**Recorded information:**

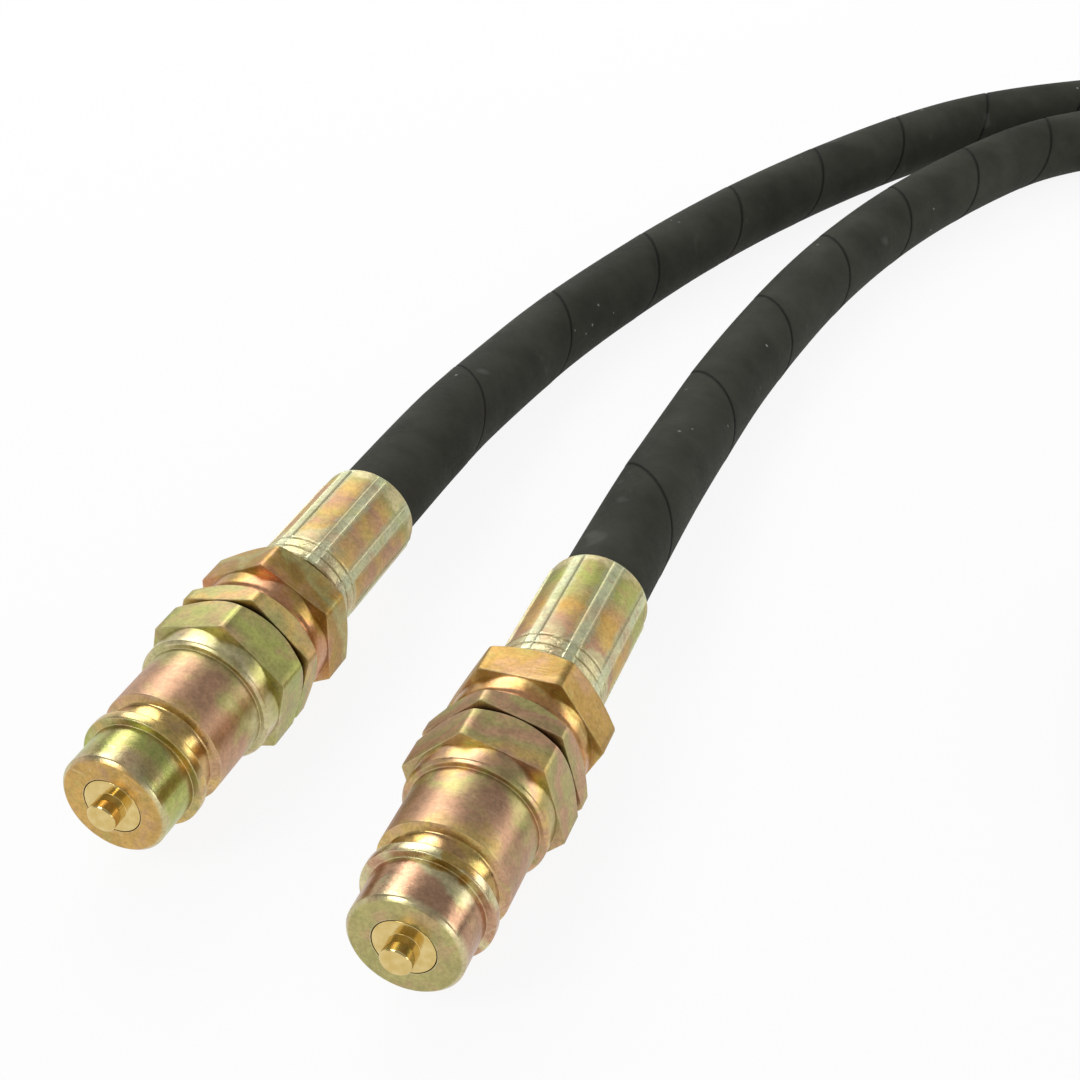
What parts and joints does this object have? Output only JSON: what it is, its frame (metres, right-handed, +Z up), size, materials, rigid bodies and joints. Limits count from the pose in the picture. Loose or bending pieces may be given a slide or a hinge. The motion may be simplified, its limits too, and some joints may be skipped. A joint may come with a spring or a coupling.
{
  "type": "hydraulic hose assembly",
  "caption": "Flexible rubber hydraulic hose with crimped ferrules, swivel nuts and a flat-faced male quick coupling with sprung poppet on each end.",
  "frame": {"origin": "centre of the tip face of coupling A, on its axis", "axes": "+Y along coupling A from its tip towards the hose, +Z up, +X to the right; the part lies on a surface at z = -15.2 mm"},
  "size_m": [0.3798, 0.4356, 0.0312],
  "materials": {
    "plated_steel": "zinc plate with yellow, faintly iridescent passivation",
    "nut_steel": "zinc plate with deeper golden yellow passivation",
    "ferrule_steel": "zinc plate with yellow passivation, marked by the crimping jaws",
    "poppet_brass": "turned, satin",
    "spring_steel": "bare drawn wire and stamped steel",
    "seal_rubber": "black nitrile",
    "hose_rubber": "matte wrapped cover, dark grey"
  },
  "bodies": {
    "assembly": {"tip_body_a": "plated_steel", "adapter_a": "plated_steel", "body_o_ring_a": "seal_rubber", "poppet_spring_a": "spring_steel", "poppet_guide_a": "spring_steel", "swivel_nut_a": "nut_steel", "hose_insert_a": "plated_steel", "cone_o_ring_a": "seal_rubber", "ferrule_a": "ferrule_steel", "tip_body_b": "plated_steel", "adapter_b": "plated_steel", "body_o_ring_b": "seal_rubber", "poppet_spring_b": "spring_steel", "poppet_guide_b": "spring_steel", "swivel_nut_b": "nut_steel", "hose_insert_b": "plated_steel", "cone_o_ring_b": "seal_rubber", "ferrule_b": "ferrule_steel", "hose": "hose_rubber"},
    "valve_a": {"poppet_a": "poppet_brass", "poppet_seal_a": "seal_rubber"},
    "valve_b": {"poppet_b": "poppet_brass", "poppet_seal_b": "seal_rubber"}
  },
  "joints": [
    {"name": "poppet_slide_a", "type": "slide", "parent": "assembly", "child": "valve_a", "axis": [0, 1, 0], "range_m": [0, 0.005], "stiffness_N_per_m": 4000, "springref_m": -0.005, "deforming": ["poppet_spring_a"]},
    {"name": "poppet_slide_b", "type": "slide", "parent": "assembly", "child": "valve_b", "axis": [0.0473, 0.9989, 0], "range_m": [0, 0.005], "stiffness_N_per_m": 4000, "springref_m": -0.005, "deforming": ["poppet_spring_b"]}
  ]
}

**Requirement:** Return the whole listing exactly.

**Answer to the problem:**
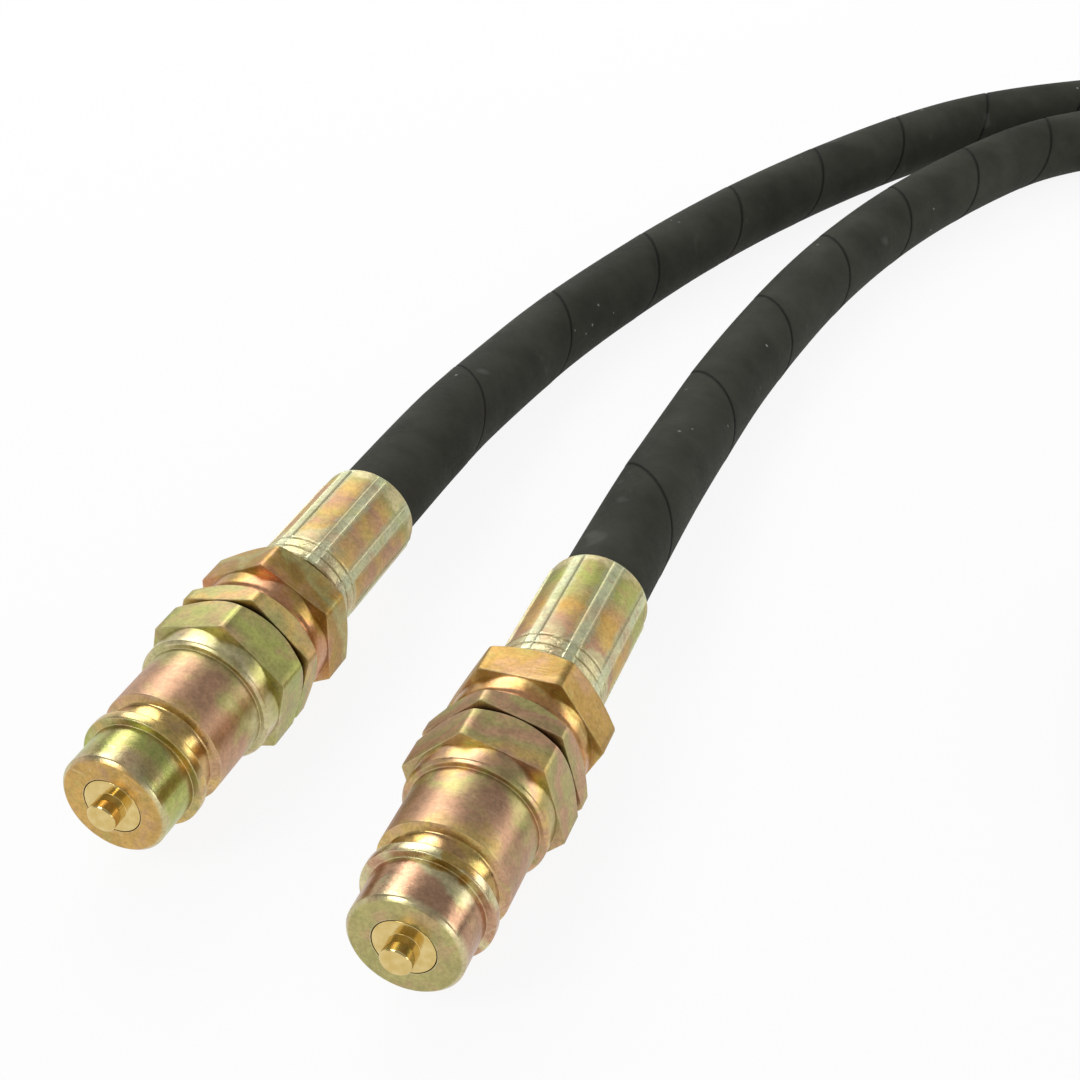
What parts and joints does this object have? Output only JSON: what it is, its frame (metres, right-handed, +Z up), size, materials, rigid bodies and joints. Limits count from the pose in the picture. Loose or bending pieces may be given a slide or a hinge. The motion may be simplified, its limits too, and some joints may be skipped. A joint may come with a spring or a coupling.
{
  "type": "hydraulic hose assembly",
  "caption": "Flexible rubber hydraulic hose with crimped ferrules, swivel nuts and a flat-faced male quick coupling with sprung poppet on each end.",
  "frame": {"origin": "centre of the tip face of coupling A, on its axis", "axes": "+Y along coupling A from its tip towards the hose, +Z up, +X to the right; the part lies on a surface at z = -15.2 mm"},
  "size_m": [0.3798, 0.4356, 0.0312],
  "materials": {
    "plated_steel": "zinc plate with yellow, faintly iridescent passivation",
    "nut_steel": "zinc plate with deeper golden yellow passivation",
    "ferrule_steel": "zinc plate with yellow passivation, marked by the crimping jaws",
    "poppet_brass": "turned, satin",
    "spring_steel": "bare drawn wire and stamped steel",
    "seal_rubber": "black nitrile",
    "hose_rubber": "matte wrapped cover, dark grey"
  },
  "bodies": {
    "assembly": {"tip_body_a": "plated_steel", "adapter_a": "plated_steel", "body_o_ring_a": "seal_rubber", "poppet_spring_a": "spring_steel", "poppet_guide_a": "spring_steel", "swivel_nut_a": "nut_steel", "hose_insert_a": "plated_steel", "cone_o_ring_a": "seal_rubber", "ferrule_a": "ferrule_steel", "tip_body_b": "plated_steel", "adapter_b": "plated_steel", "body_o_ring_b": "seal_rubber", "poppet_spring_b": "spring_steel", "poppet_guide_b": "spring_steel", "swivel_nut_b": "nut_steel", "hose_insert_b": "plated_steel", "cone_o_ring_b": "seal_rubber", "ferrule_b": "ferrule_steel", "hose": "hose_rubber"},
    "valve_a": {"poppet_a": "poppet_brass", "poppet_seal_a": "seal_rubber"},
    "valve_b": {"poppet_b": "poppet_brass", "poppet_seal_b": "seal_rubber"}
  },
  "joints": [
    {"name": "poppet_slide_a", "type": "slide", "parent": "assembly", "child": "valve_a", "axis": [0, 1, 0], "range_m": [0, 0.005], "stiffness_N_per_m": 4000, "springref_m": -0.005, "deforming": ["poppet_spring_a"]},
    {"name": "poppet_slide_b", "type": "slide", "parent": "assembly", "child": "valve_b", "axis": [0.0473, 0.9989, 0], "range_m": [0, 0.005], "stiffness_N_per_m": 4000, "springref_m": -0.005, "deforming": ["poppet_spring_b"]}
  ]
}